Pour Luc Provost, il est temps de faire le point sur une si longue et fructueuse carrière. Faire le point ne veut pas dire, pour lui, se retirer, mais d’écrire ses mémoires dans une autobiographie qui sera publiée, en octobre, aux Éditions La Presse. « Luc et Mado sont des personnages différents, mais indivisibles en quelque sorte. Dans ce livre, Luc et Mado se racontent chacun leur tour. Ils partagent ensemble leur passion pour leur métier. Bien sûr, il y a beaucoup d’anecdotes. Parfois, ils échangent entre eux comme une vraie conversation, ce qui crée une dynamique très spéciale. Je crois que le public va aimer », dit-il.

Luc Provost et Mado Lamotte sont moins présents aujourd’hui à la télévision. « C’est volontaire. J’ai quand même participé récemment à l’émission La vraie nature animée par Jean-Philippe Dion à TVA. Le public a pu en apprendre davantage sur le vrai Luc Provost que les gens connaissent moins. »

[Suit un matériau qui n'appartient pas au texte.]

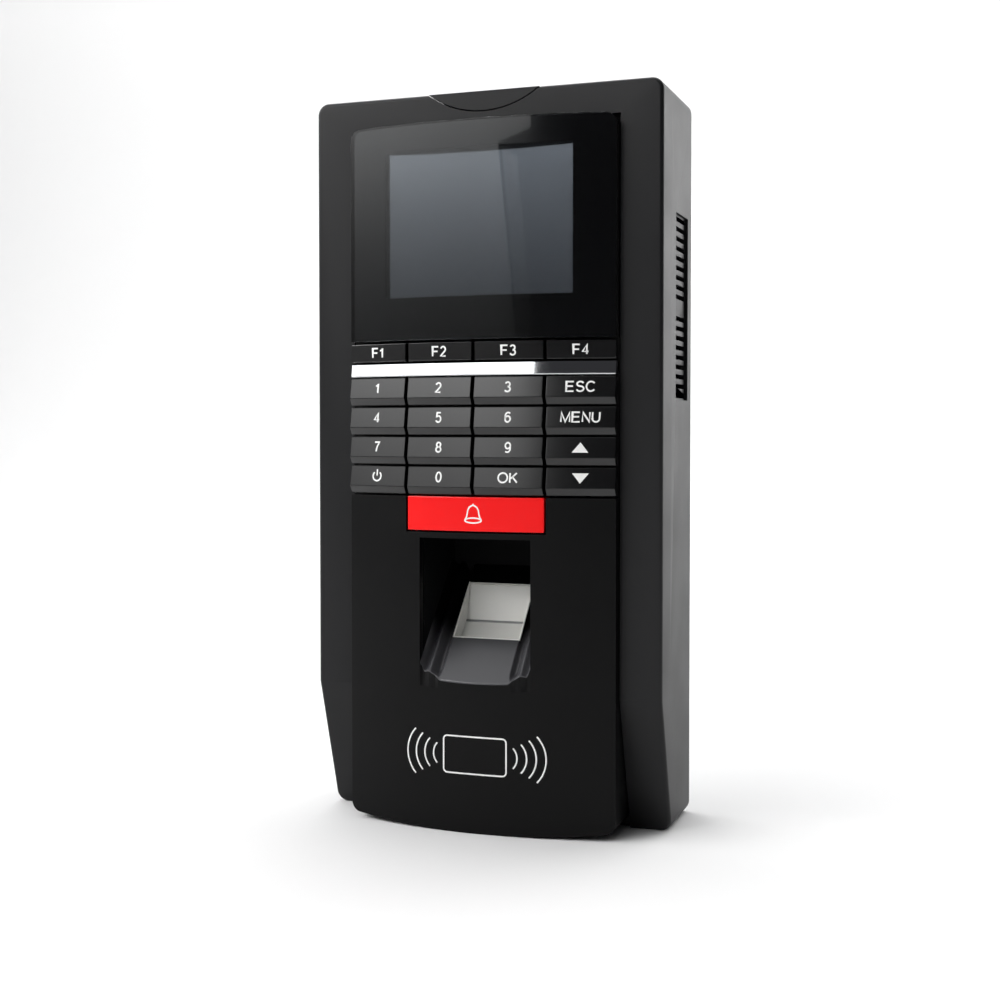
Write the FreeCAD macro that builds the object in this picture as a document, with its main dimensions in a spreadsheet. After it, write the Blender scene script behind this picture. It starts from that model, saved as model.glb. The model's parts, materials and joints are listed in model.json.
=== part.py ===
"""Wall terminal with a fingerprint reader, keypad, display and card reader.

Millimetres, +Z up, the front faces -Y. The origin is the centre of the wall plate's four
screw holes, in the plane of the wall. Every piece is drawn in a frame of its own with x = 0 on
the centre line, y = 0 where the front panel's curved face meets its side edges, and z = 0 at the
foot of the case, and its Placement then moves it to the origin above.
"""
import FreeCAD, Part
import math
import os
import re
import Sketcher

SIZES = {
    # overall form
    "case_width": 92.5,
    "case_height": 186.0,
    "case_depth": 34.5,
    "panel_width": 70.8,
    "panel_crown": 4.6,
    "panel_proud": 2.7,
    "chin_height": 34.5,
    "chin_setback": 11.0,
    "chin_rise": 1.9,
    "seam_depth": 8.4,
    "corner_round": 3.0,
    "panel_round": 2.8,
    "rim_round": 1.0,
    "shell_wall": 2.2,
    "panel_gap": 0.25,
    # wall plate and the tub it sits in
    "fixing_height": 93.0,
    "fixing_width": 45.0,
    "fixing_span": 110.0,
    "fixing_bore": 2.25,
    "plate_width": 64.0,
    "plate_low": 4.0,
    "plate_top": 16.0,
    "plate_gauge": 1.5,
    "plate_gap": 0.8,
    "tub_depth": 6.0,
    "tub_wall": 2.0,
    "hook_width": 12.0,
    "cable_width": 48.0,
    "cable_height": 20.0,
    "cable_rise": 4.0,
    "hook_gap": 0.5,
    "rest_radius": 3.0,
    "rest_inset": 6.0,
    "rest_low": 26.0,
    "rest_top": 12.0,
    # display, stacked down from the case's top
    "top_band": 8.3,
    "display_top": 3.75,
    "display_foot": 7.85,
    "lens_gauge": 1.4,
    "display_width": 60.3,
    "display_height": 42.7,
    "display_gauge": 2.3,
    "display_face": 0.25,
    "display_gap": 0.3,
    "frame_lip": 2.4,
    "frame_gauge": 0.8,
    "frame_wall": 2.0,
    "frame_floor": 1.0,
    # keypad
    "key_pitch": 18.3,
    "key_gap": 0.8,
    "row_pitch": 7.45,
    "row_gap": 0.45,
    "key_tilt": 10.9,
    "key_face": 5.2,
    "soft_gap": 0.7,
    "soft_height": 4.55,
    "strip_above": 0.4,
    "strip_height": 3.4,
    "strip_below": 0.35,
    "strip_proud": 0.3,
    "bell_gap": 0.5,
    "bell_width": 36.2,
    "bell_height": 8.55,
    "edge_play": 0.05,
    "key_travel": 0.8,
    "key_spare": 0.2,
    "key_skin": 1.3,
    "stem_width": 5.0,
    "stem_height": 3.0,
    "stem_gap": 0.3,
    "key_floor": 3.0,
    "floor_gauge": 2.0,
    "mat_gauge": 0.8,
    "mat_rim": 0.3,
    "mat_wall": 2.0,
    "mat_top": 0.4,
    "board_gauge": 1.6,
    # finger well: the slope that the finger lies on
    "window_width": 29.4,
    "window_gap": 1.9,
    "lip_front": -4.3,
    "lip_level": 38.3,
    "slope_lean": 42.7,
    "slope_gauge": 1.8,
    "well_wall": 1.5,
    "well_depth": 20.5,
    "well_front": -1.0,
    "well_gap": 0.2,
    "prism_low": 12.9,
    "prism_length": 17.7,
    "prism_width": 18.2,
    "prism_gauge": 6.5,
    "prism_gap": 0.15,
    "prism_sink": 0.3,
    "sensor_wall": 1.6,
    "sensor_depth": 10.0,
    "sensor_rim": 1.5,
    "sensor_board_gauge": 1.2,
    "eye_height": 1.2,
    "eye_radius": 3.2,
    "barrel_height": 2.4,
    "barrel_radius": 2.0,
    # boards and what they carry
    "main_board_face": 12.0,
    "main_board_width": 62.0,
    "board_rise": 6.3,
    "board_top": 10.0,
    "cell_radius": 6.3,
    "cell_height": 3.0,
    "can_radius": 3.5,
    "can_height": 9.0,
    "header_width": 9.5,
    "header_height": 5.6,
    "header_depth": 7.0,
    "header_wall": 0.8,
    "header_floor": 1.5,
    "header_pitch": 11.04,
    "header_count": 4.0,
    "usb_width": 13.1,
    "usb_height": 5.7,
    "usb_length": 14.0,
    "usb_wall": 0.4,
    "usb_floor": 2.0,
    "usb_below": 0.4,
    "tongue_front": 2.4,
    "tongue_gauge": 1.8,
    "tongue_inset": 1.0,
    "antenna_width": 50.0,
    "antenna_low": 7.0,
    "antenna_high": 34.0,
    "antenna_face": 2.5,
    "antenna_gauge": 1.0,
    "antenna_band": 6.0,
    "post_side": 4.0,
    "post_inset": 3.0,
    "film_gauge": 0.3,
    "lead_width": 16.0,
    "lead_hang": 2.0,
    "lead_reach": 6.0,
    "keypad_lead_left": 12.0,
    "keypad_lead_width": 10.0,
    "keypad_lead_rise": 20.4,
    "sensor_lead_width": 10.0,
    "sensor_lead_rise": 1.5,
    # the panel's flange, which stops it from coming out forwards
    "flange_lip": 1.2,
    "flange_gauge": 1.6,
    "flange_rise": 2.4,
    "flange_low": 2.0,
    "top_rail": 1.0,
    # crescent cover in the top edge
    "notch_radius": 24.7,
    "notch_drop": 5.2,
    "notch_gap": 0.2,
    "notch_back": 14.0,
    "port_room": 0.4,
    # air slots in the side walls, and the loudspeaker behind them
    "vent_front": 16.8,
    "vent_back": 30.6,
    "vent_top": 30.7,
    "vent_height": 46.9,
    "vent_sink": 0.85,
    "vent_margin": 0.5,
    "slot_margin": 0.6,
    "slot_pitch": 2.45,
    "slot_height": 1.2,
    "slot_count": 9.0,
    "speaker_radius": 8.0,
    "speaker_height": 5.0,
    "magnet_radius": 5.0,
    "magnet_height": 2.0,
    # screws
    "screw_inset": 5.85,
    "screw_low": 50.0,
    "screw_top": 18.0,
    "screw_radius": 1.3,
    "pilot_radius": 1.1,
    "screw_play": 0.3,
    "head_play": 0.2,
    "head_radius": 2.5,
    "head_height": 1.8,
    "boss_radius": 2.9,
    "boss_extra": 0.6,
    "boss_root": 2.0,
    "boss_split": 20.0,
    "seat_gauge": 2.0,
    "board_screw_across": 26.0,
    "board_screw_rise": 30.0,
    "board_screw_inset": 5.0,
    "security_back": 3.0,
    "shell_screw_length": 10.0,
    "board_screw_length": 8.0,
    "security_screw_length": 6.0,
    "screw_sink": 0.1,
    # how far a cutting solid runs past the face that it goes through
    "past": 1.0,
}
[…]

Les projets ne s’arrêtent pas là pour lui. Du 12 septembre au 7 octobre, il se produira pour la première fois au Théâtre du Trident de Québec, dans la pièce Hosanna ou la Shéhérazade des pauvres, écrite par Michel Tremblay. « J’incarne la Hosanna d’aujourd’hui qui a mal vieilli. C’est un défi de taille pour moi puisque je n’ai jamais appris d’autres textes que ceux que j’ai écrits pour Mado. Ça promet », conclut ce diplômé en théâtre de l’Université du Québec à Montréal (UQAM).